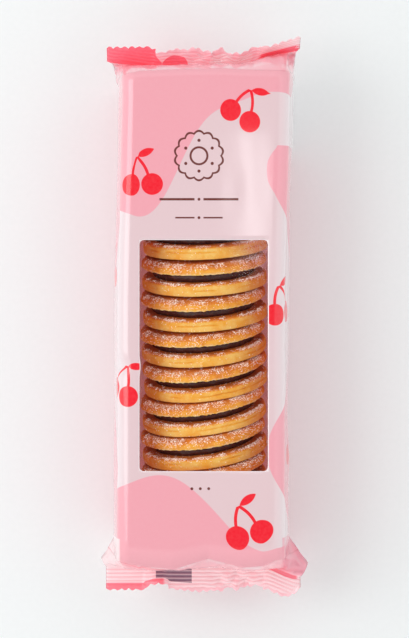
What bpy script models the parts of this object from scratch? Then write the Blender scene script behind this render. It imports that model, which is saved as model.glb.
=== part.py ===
"""Flow-wrapped pack of jam sandwich biscuits, lying on its back with the window up.

Metres, +Z up, +Y towards the head of the pack. The origin is the middle of the pack's
bounding box at the level of the surface it lies on.
"""

import math
import random
from collections import namedtuple

import bmesh
import bpy
import numpy as np

# Film wrapper
PACK_HEIGHT = 0.0526
EDGE_HALF_WIDTH = 0.0312  # at the folds along the top and bottom panels
SIDE_BULGE = 0.0031  # how far the sides belly out at half height
FOLD_RADIUS = 0.0042
PANEL_HALF_LENGTH = 0.0935
FILM = 0.0007
HEAD_SHIFT = 0.0019  # the head of the pack stands this far to the right of the foot
FOOT_OFFSET = -0.0013

# Crimped end seals
SEAL_THICKNESS = 0.0008
CRIMP_HEIGHT = 0.00025  # the crimped lines stand this far to either side
TOOTH_DEPTH = 0.0011
WALL_PUFF = 0.0012
EAR_DROOP = 1.4  # above 1 the ends' corners stick out nearer to the seal

# An end of the pack: which way it faces, how far from the middle its corners reach, how far
# before the panel's end they leave the sides, and its seal as places across the pack, each
# with the distance along the pack and the height where the seal starts, and then where its
# cut edge is
End = namedtuple("End", "side reach start seal")
HEAD = End(
    side=1,
    reach=0.0352,
    start=0.003,
    seal=(
        (-0.0380, 0.1004, 0.0290, 0.1054, 0.0320),
        (-0.0215, 0.0980, 0.0280, 0.1053, 0.0335),
        (-0.0170, 0.0980, 0.0285, 0.1028, 0.0345),
        (-0.0120, 0.0980, 0.0280, 0.1044, 0.0335),
        (-0.0020, 0.0980, 0.0275, 0.1048, 0.0335),
        (0.0025, 0.0980, 0.0275, 0.1031, 0.0345),
        (0.0070, 0.0980, 0.0275, 0.1044, 0.0335),
        (0.0130, 0.0984, 0.0280, 0.1020, 0.0360),
        (0.0195, 0.1000, 0.0295, 0.1054, 0.0360),
        (0.0240, 0.1022, 0.0310, 0.1046, 0.0400),
        (0.0370, 0.1050, 0.0335, 0.1084, 0.0430),
    ),
)
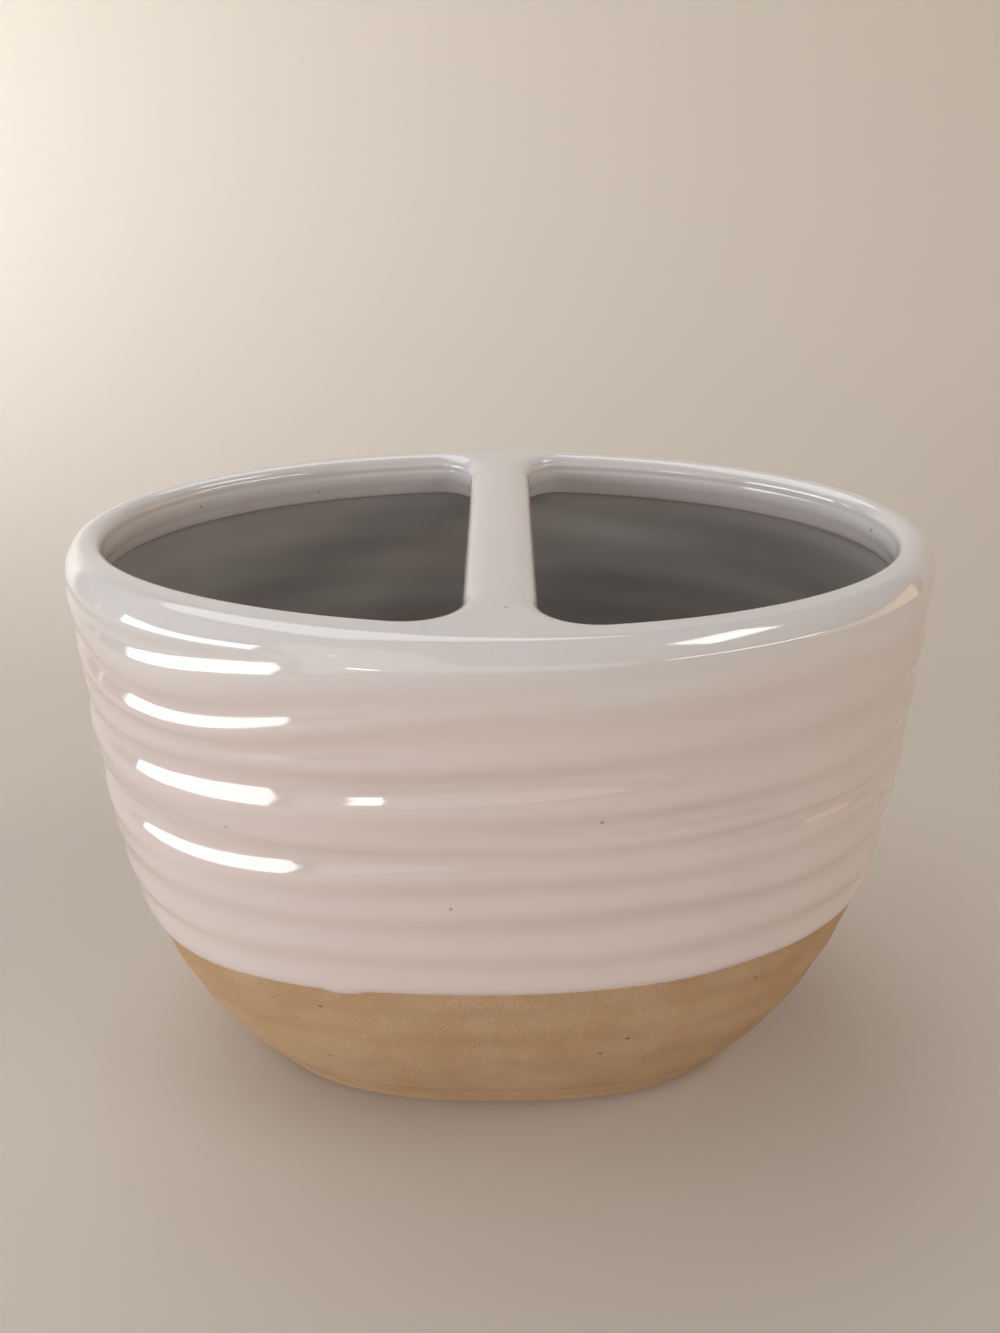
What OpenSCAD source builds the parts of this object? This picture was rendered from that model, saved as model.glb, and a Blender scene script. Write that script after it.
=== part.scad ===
// Oval stoneware toothbrush holder: a thrown wall with finger rings on a flat
// base slab, closed above by a thick lip with a divider bar luted across it.
// A glossy cream glaze covers the lip, the bar, the inside and the upper wall.
// The lower wall and the base stay bare clay.
// All sizes are in millimetres. The origin is at the middle of the base.

/* [Body] */
// Width of the holder across its belly, along X
body_w = 121; // [100:1:160]
// Depth of the holder across its belly, along Y
body_d = 75; // [62:1:110]
// Height from the table to the top of the lip
body_h = 87; // [70:1:120]
// Width of the holder where the wall meets the table
foot_w = 80; // [60:1:95]
// How full the belly is, where a higher number swells lower down
belly_power = 3.4; // [2.4:0.1:4.5]
// How far the foot's front and back run straight, each way from the middle
foot_flat_w = 8; // [2:0.5:14]
// How far the foot's sides run straight, each way from the middle
foot_flat_d = 7.2; // [2:0.2:10]
// Thickness of the clay wall
wall_t = 3.5; // [2.5:0.1:5]
// Thickness of the clay base
base_t = 6; // [4:0.5:9]
// Radius of the cove where the inside meets the floor
cove_r = 6; // [3:0.5:10]
// Radius of the wiped edge under the base
foot_edge_r = 2.4; // [1:0.2:4]

/* [Finger rings] */
// Depth of a finger ring in the wall
ring_depth = 0.7; // [0.2:0.1:1.2]
// Half width of a finger ring
ring_half = 2.3; // [1.6:0.1:3.5]

/* [Lip] */
// Width of the glazed lip seen from above
lip_w = 5.3; // [4.6:0.1:8]
// Height of the glazed lip
lip_t = 6.8; // [5:0.1:10]
// Radius of the lip's outer top edge
lip_outer_r = 2.6; // [1.2:0.1:3.2]
// Radius of the lip's inner top edge
lip_inner_r = 1.2; // [0.6:0.1:1.6]

/* [Divider bar] */
// Width of the glazed bar at its middle
bar_w = 9.2; // [7:0.1:14]
// Height of the glazed bar
bar_t = 6.8; // [5:0.1:9]
// Radius of the bar's long edges
bar_edge_r = 1.8; // [0.8:0.1:2.2]
// How far the bar widens at each end, on each side
flare_w = 5.5; // [2:0.1:6]
// Length of each widening end
flare_len = 7; // [3:0.1:8]

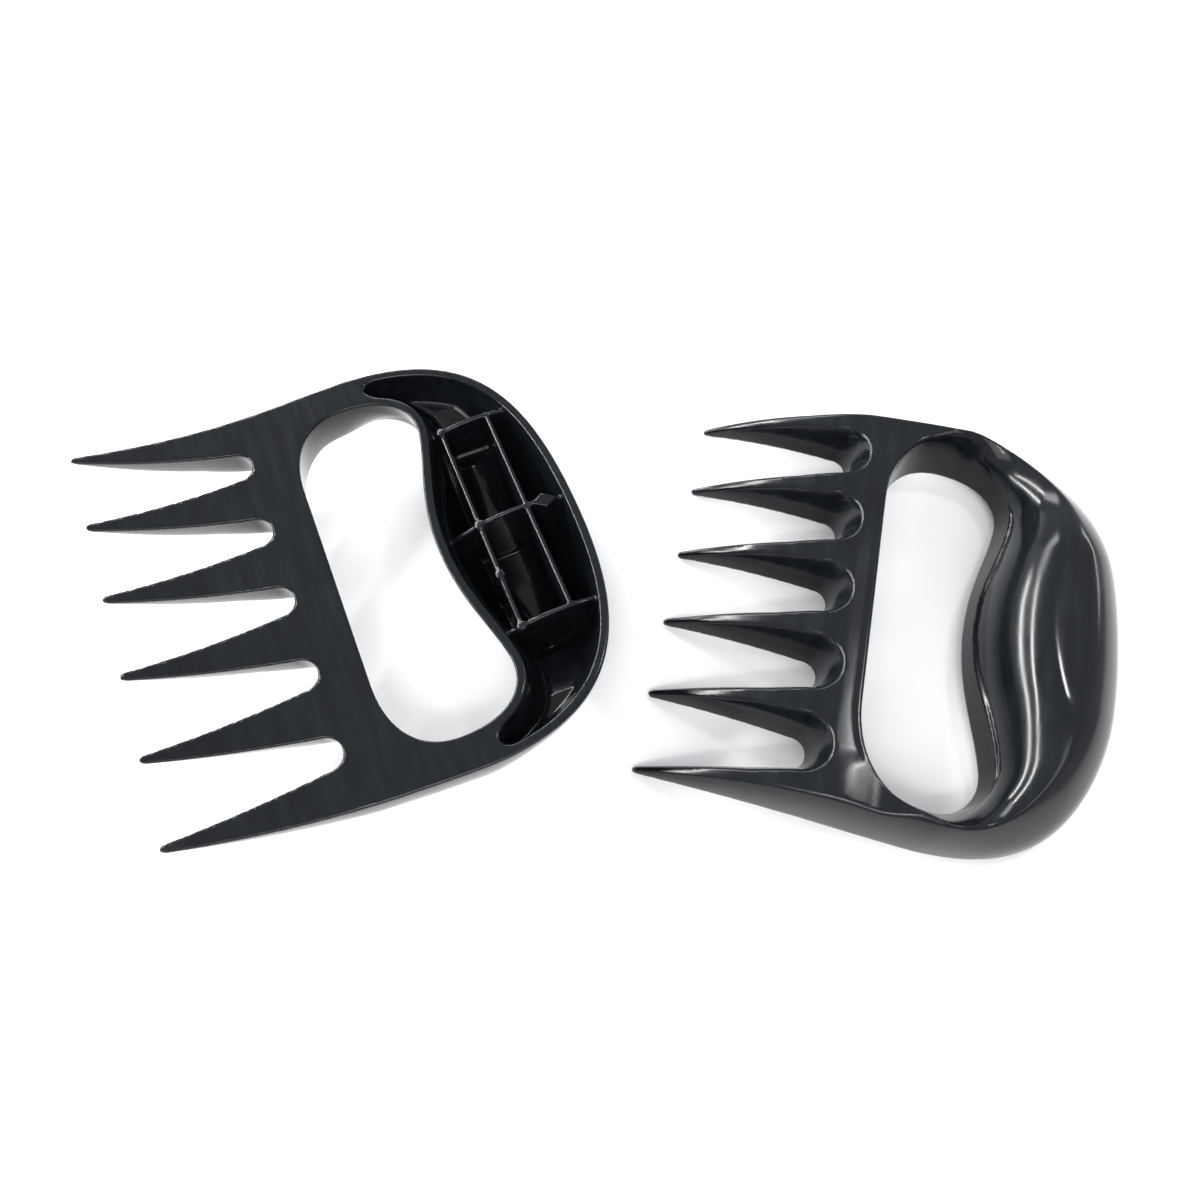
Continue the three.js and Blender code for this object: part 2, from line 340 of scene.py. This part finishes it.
def body(x, y, z, wall):
    """The claw without slots, hollow or flat side, shrunk by wall on every other side."""
    top = np.maximum(outer_height(x, y) - wall, LEAST_HEIGHT)
    is_outside = wall == 0
    if is_outside:
        top = top + hole_bead(x, y)
    share = (z + hook_drop(x)) / top
    on_arm = smooth((x - SLOT_DEPTH) / ARM_ROUNDING_RUN)
    on_grip = smooth((x - ARM_EDGE_X) / GRIP_ROUNDING_RUN)
    rounding = lerp(lerp(flank_run(x), ARM_ROUNDING, on_arm), GRIP_ROUNDING, on_grip)
    outside = wall_and_top(-beyond_outer_edge(x, y) - wall - EDGE_INSET, rounding, share, top)

    arm_side = smooth((x - HOLE_FRONT_X) / ARM_INNER_RUN)
    grip_side = smooth((x - GRIP_START_X) / GRIP_BLEND)
    radius = lerp(lerp(BAR_INNER_ROUNDING, ARM_INNER_ROUNDING, arm_side), GRIP_INNER_ROUNDING, grip_side)
    lip = LIP_HEIGHT_SHARE * grip_side
    draft = DRAFT * clamp01(share / lerp(1, LIP_HEIGHT_SHARE, grip_side))
    over_lip = (share - lip) / (1 - lip)
    off_ends = smooth((LEDGE_END_Y - np.abs(y)) / LEDGE_FADE)
    ledge = LIP_LEDGE * grip_side * smooth(over_lip / LEDGE_STEP) * off_ends
    run = beyond_hole_edge(x, y) - wall - draft - ledge
    hole = wall_and_top(run, radius, over_lip, top * (1 - lip))
    return both(outside, hole, EDGE_SOFTNESS)


def slots(x, y, z):
    """The tine flanks and the rounded slot roots, positive in a slot."""
    from_slot = y - TINE_PITCH * np.round(np.clip(y / TINE_PITCH, -2, 2))
    root_x = SLOT_DEPTH - SLOT_ROOT_RADIUS
    half_slot = TINE_PITCH / 2 - tine_half_width(x)
    along = np.abs(from_slot) - half_slot
    round_root = np.hypot(x - root_x, from_slot) - SLOT_ROOT_RADIUS
    into_tine = np.where(x < root_x, along, round_root)
    height = tine_height(x) + (CROWN_HEIGHT - BAR_HEIGHT) * climb_share(x)
    share = (z + hook_drop(x)) / height
    run = flank_run(x)
    return wall_and_top(into_tine - 0.5 * run * clamp01(share), 0.5 * run, share, height)


def ribs(x, y, z):
    """Cross ribs and long ribs, with pins and one diamond boss standing a little above them."""
    first, middle, last = CROSS_RIBS_Y
    half = RIB_THICKNESS / 2
    cross = np.minimum(np.minimum(np.abs(y - first), np.abs(y - middle)), np.abs(y - last)) - half
    along = np.minimum(np.abs(x - LONG_RIBS_X[0]), np.abs(x - LONG_RIBS_X[1])) - half
    along = np.maximum(along, np.maximum(first - y, y - last))
    web = either(cross, along, RIB_SOFTNESS)
    low = RIB_CROWN_RECESS + RIB_CROWN_BEND * (x - RIB_CROWN_X) ** 2 - z
    web = both(web, low, RIB_SOFTNESS)
    posts = np.hypot(x - LONG_RIBS_X[0], y - first) - PIN_RADIUS
    for pin_y in (middle, (middle + last) / 2, last):
        posts = np.minimum(posts, np.hypot(x - LONG_RIBS_X[0], y - pin_y) - PIN_RADIUS)
    millimetres = 1.8  # turns the diamond's share into about a distance
    boss = (np.abs(x - BOSS_X) / BOSS_HALF_LENGTH + np.abs(y - middle) / BOSS_HALF_WIDTH - 1) * millimetres
    posts = both(np.minimum(posts, boss), low - POST_RISE, RIB_SOFTNESS)
    return either(web, posts, RIB_SOFTNESS)


def end_floors(x, y, z):
    """The raised floors at the ends of the hollow, one with a half-round mark standing on it."""
    channel = SKIN + CHANNEL_WIDTH - beyond_hole_edge(x, y)
    ramp = END_FLOOR_SLOPE * np.maximum(END_FLOOR_BEND_Y - np.abs(y), 0)
    outline = both(channel, END_FLOOR_Y - np.abs(y), CHANNEL_SOFTNESS)
    floors = both(outline, END_FLOOR_DEPTH + ramp - z, END_FLOOR_SOFTNESS)
    ring = np.abs(np.hypot(x - MARK_X, y - MARK_Y) - MARK_RADIUS) - MARK_HALF_WIDTH
    outer_half = MARK_Y - 1 - y
    ring = np.maximum(np.maximum(ring, outer_half), END_FLOOR_DEPTH - MARK_RISE - z)
    return either(floors, ring, MARK_FILLET)


def claw(x, y, z):
    """The whole claw: negative inside the plastic."""
    solid = both(body(x, y, z, 0), slots(x, y, z), EDGE_SOFTNESS)
    solid = both(solid, -z - hook_drop(x), EDGE_SOFTNESS)
    solid = both(solid, -x, TIP_SOFTNESS)
    hollow = both(body(x, y, z, SKIN), POCKET_START_X - x, POCKET_CORNER)
    solid = both(solid, -hollow, EDGE_SOFTNESS)
    inner = either(ribs(x, y, z), end_floors(x, y, z), INNER_FILLET)
    inner = np.maximum(inner, body(x, y, z, SKIN - RIB_BITE))
    inner = np.maximum(inner, POCKET_START_X - x)
    return either(solid, inner, INNER_FILLET)


# ---------------------------------------------------------------- field to mesh

def field_mesh():
    """Points and triangles of the claw, and the field's own normals at the points."""
    half_width = 54
    low = np.array((0, -half_width, -TIP_DROP)) - MARGIN
    high = np.array((GRIP_EDGE_X, half_width, CROWN_HEIGHT)) + MARGIN
    x, y, z = (np.arange(a, b, VOXEL) for a, b in zip(low, high))
    values = claw(x[:, None, None], y[None, :, None], z[None, None, :]).astype(np.float32)
    grid = openvdb.FloatGrid(background=FAR)
    grid.copyFromArray(np.clip(values, -FAR, FAR))
    points, triangles, quads = grid.convertToPolygons(isovalue=0.0, adaptivity=0.0)
    points = points.astype(float) * VOXEL + low
    if len(quads):
        triangles = np.vstack([triangles.reshape(-1, 3), quads[:, [0, 1, 2]], quads[:, [0, 2, 3]]])

    def slope(p, reach=0.06):
        sides = []
        for axis in range(3):
            step = np.zeros(3)
            step[axis] = reach
            sides.append(claw(*(p + step).T) - claw(*(p - step).T))
        return np.stack(sides, axis=1) / (2 * reach)

    longest_move = 0.35 * VOXEL
    for _ in range(3):  # draws the points onto the surface
        gradient = slope(points)
        steep = np.maximum((gradient ** 2).sum(axis=1), 0.05)
        move = -(claw(*points.T) / steep)[:, None] * gradient
        length = np.linalg.norm(move, axis=1, keepdims=True)
        points += move * np.minimum(1, longest_move / np.maximum(length, 1e-9))
    normals = slope(points)
    normals /= np.maximum(np.linalg.norm(normals, axis=1, keepdims=True), 1e-9)
    return points, triangles, normals


def outward(points, triangles, normals):
    """Turns the triangles so that they face the way the field's normals do."""
    a, b, c = (points[triangles[:, k]] for k in range(3))
    facing = (np.cross(b - a, c - a) * normals[triangles[:, 0]]).sum()
    return triangles if facing > 0 else triangles[:, ::-1]


def add_claw(name, shape, turn, origin, floor_z):
    """One claw, turned, moved to its place and set down with its lowest point at floor_z."""
    points, triangles, normals = shape
    turn = np.array(turn)
    placed = points @ turn.T
    placed += (*origin, 0)
    placed[:, 2] += floor_z - placed[:, 2].min()
    mesh = bpy.data.meshes.new(name)
    mesh.from_pydata((placed * MM).tolist(), [], triangles.tolist())
    mesh.polygons.foreach_set("use_smooth", np.ones(len(mesh.polygons), bool))
    mesh.normals_split_custom_set_from_vertices((normals @ turn.T).tolist())
    own_frame = mesh.attributes.new(CLAW_PLACE, "FLOAT_VECTOR", "POINT")
    own_frame.data.foreach_set("vector", (points * MM).ravel())
    piece = bpy.data.objects.new(name, mesh)
    bpy.context.scene.collection.objects.link(piece)
    return piece


# ---------------------------------------------------------------- material

def new_material(name):
    material = bpy.data.materials.new(name)
    material.use_nodes = True
    nodes = material.node_tree.nodes
    return material, nodes, material.node_tree.links, nodes["Principled BSDF"]


def noise(nodes, links, coordinates, scale, detail=4.0, stretch=(1, 1, 1)):
    mapping = nodes.new("ShaderNodeMapping")
    mapping.inputs["Scale"].default_value = stretch
    texture = nodes.new("ShaderNodeTexNoise")
    texture.inputs["Scale"].default_value = scale
    texture.inputs["Detail"].default_value = detail
    links.new(coordinates, mapping.inputs["Vector"])
    links.new(mapping.outputs["Vector"], texture.inputs["Vector"])
    return texture.outputs["Fac"]


def spread(nodes, links, value, low, high, to_low, to_high):
    node = nodes.new("ShaderNodeMapRange")
    node.inputs["From Min"].default_value = low
    node.inputs["From Max"].default_value = high
    node.inputs["To Min"].default_value = to_low
    node.inputs["To Max"].default_value = to_high
    links.new(value, node.inputs["Value"])
    return node.outputs["Result"]


def claw_plastic():
    """Glossy black plastic: faint flow marks, handling haze and a soft ripple from the mould."""
    material, nodes, links, shader = new_material("claw_plastic")
    own_frame = nodes.new("ShaderNodeAttribute")
    own_frame.attribute_name = CLAW_PLACE
    place = own_frame.outputs["Vector"]
    haze = noise(nodes, links, place, 45, 5)
    streaks = noise(nodes, links, place, 60, 3, (7, 1, 5))
    ripple = noise(nodes, links, place, 70, 1.5)
    grain = noise(nodes, links, place, 2600, 2)

    tone = nodes.new("ShaderNodeMix")
    tone.data_type = "RGBA"
    tone.inputs["A"].default_value = (0.0036, 0.0043, 0.0054, 1)
    tone.inputs["B"].default_value = (0.0064, 0.0076, 0.0094, 1)
    links.new(spread(nodes, links, streaks, 0.35, 0.7, 0, 1), tone.inputs["Factor"])
    links.new(tone.outputs["Result"], shader.inputs["Base Color"])

    blur = nodes.new("ShaderNodeMath")
    blur.operation = "ADD"
    links.new(spread(nodes, links, haze, 0.3, 0.75, 0.10, 0.19), blur.inputs[0])
    links.new(spread(nodes, links, streaks, 0.45, 0.8, 0, 0.07), blur.inputs[1])
    links.new(blur.outputs["Value"], shader.inputs["Roughness"])
    shader.inputs["IOR"].default_value = 1.37

    soft = nodes.new("ShaderNodeBump")
    soft.inputs["Strength"].default_value = 0.35
    soft.inputs["Distance"].default_value = 0.00025
    links.new(ripple, soft.inputs["Height"])
    fine = nodes.new("ShaderNodeBump")
    fine.inputs["Strength"].default_value = 0.12
    fine.inputs["Distance"].default_value = 0.00002
    links.new(grain, fine.inputs["Height"])
    links.new(soft.outputs["Normal"], fine.inputs["Normal"])
    links.new(fine.outputs["Normal"], shader.inputs["Normal"])
    return material


def floor_material():
    material, _, _, shader = new_material("pale_floor")
    shader.inputs["Base Color"].default_value = (0.88, 0.88, 0.88, 1)
    shader.inputs["Roughness"].default_value = 0.75
    return material


# ---------------------------------------------------------------- the pair

points, triangles, normals = field_mesh()
shape = (points, outward(points, triangles, normals), normals)

tilt = math.atan(TIP_DROP / GRIP_EDGE_X)
right_turn = Matrix.Rotation(math.radians(RIGHT_TURN), 3, "Z") @ Matrix.Rotation(tilt, 3, "Y")
left_turn = Matrix.Rotation(math.radians(LEFT_TURN), 3, "Z") @ Matrix.Rotation(math.pi, 3, "X")
plastic = claw_plastic()
for side, turn, origin in (("right", right_turn, RIGHT_ORIGIN), ("left", left_turn, LEFT_ORIGIN)):
    node = side + "_claw"
    floor_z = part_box(node)[0].z / MM
    piece = add_claw(side + "_claw_visual", shape, turn, origin, floor_z)
    piece.data.materials.append(plastic)
    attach(piece, side + "_hand")
    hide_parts(node)

# ---------------------------------------------------------------- floor, light and camera

floor_mesh = bpy.data.meshes.new("floor")
reach = 3.0
just_below = -0.0002  # keeps the floor out of the plane that the claws stand on
floor_mesh.from_pydata([(-reach, -reach, 0), (reach, -reach, 0), (reach, reach, 0), (-reach, reach, 0)],
                       [], [(0, 1, 2, 3)])
floor_mesh.materials.append(floor_material())
floor = bpy.data.objects.new("floor", floor_mesh)
bpy.context.scene.collection.objects.link(floor)
floor.location.z = just_below


def softbox(name, place, aim, width, height, power):
    """An area lamp whose width is level, aimed at a point."""
    lamp = bpy.data.lights.new(name, "AREA")
    lamp.shape = "RECTANGLE"
    lamp.size = width
    lamp.size_y = height
    lamp.energy = power
    box = bpy.data.objects.new(name, lamp)
    box.location = place
    box.rotation_euler = (Vector(aim) - Vector(place)).to_track_quat("-Z", "Y").to_euler()
    bpy.context.scene.collection.objects.link(box)


# Two long strips on the left draw the lines along the grip; the small lamps pick out the bar and the arms.
softbox("left_low", (-0.90, 0.38, 0.30), (0, 0.03, 0), 1.5, 0.07, 16)
softbox("left_high", (-0.83, 0.44, 0.67), (0, 0.03, 0), 1.3, 0.07, 15)
softbox("right_top", (0.50, 0.27, 0.98), (0, 0, 0), 0.10, 0.10, 1.6)
softbox("front_top", (0.0, -0.95, 1.15), (0, 0, 0), 1.6, 0.9, 12)
softbox("front_strip", (0.0, -0.66, 1.0), (0, 0, 0), 0.5, 0.08, 3)
softbox("back", (-0.25, 1.0, 0.56), (0, 0, 0), 0.5, 0.2, 3)
softbox("right_back", (0.95, 0.50, 0.30), (0, 0, 0), 0.5, 0.10, 1.5)

world = bpy.data.worlds.new("studio")
world.use_nodes = True
world.node_tree.nodes["Background"].inputs["Color"].default_value = (0.93, 0.96, 1.0, 1)
world.node_tree.nodes["Background"].inputs["Strength"].default_value = 0.70
bpy.context.scene.world = world
bpy.context.scene.view_settings.view_transform = "Standard"

CAMERA_TARGET = Vector((-1.04, 7.49, 0)) * MM
CAMERA_DISTANCE = 248.7 * MM
CAMERA_ELEVATION = math.radians(64.9)
lens = bpy.data.cameras.new("camera")
lens.lens = 30
lens.sensor_width = 36
camera = bpy.data.objects.new("camera", lens)
back = Vector((0, -math.cos(CAMERA_ELEVATION), math.sin(CAMERA_ELEVATION)))
camera.location = CAMERA_TARGET + back * CAMERA_DISTANCE
camera.rotation_euler = (math.pi / 2 - CAMERA_ELEVATION, 0, 0)
lens.clip_start = 0.01
bpy.context.scene.collection.objects.link(camera)
bpy.context.scene.camera = camera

__REQUIREMENT__. Look through the entries above and quote exactly the lines from the line with "attach(piece, side +" to the line with "floor.location.z = just_below", counting both of those lines.

__CORRECT OUTPUT__.
    attach(piece, side + "_hand")
    hide_parts(node)

# ---------------------------------------------------------------- floor, light and camera

floor_mesh = bpy.data.meshes.new("floor")
reach = 3.0
just_below = -0.0002  # keeps the floor out of the plane that the claws stand on
floor_mesh.from_pydata([(-reach, -reach, 0), (reach, -reach, 0), (reach, reach, 0), (-reach, reach, 0)],
                       [], [(0, 1, 2, 3)])
floor_mesh.materials.append(floor_material())
floor = bpy.data.objects.new("floor", floor_mesh)
bpy.context.scene.collection.objects.link(floor)
floor.location.z = just_below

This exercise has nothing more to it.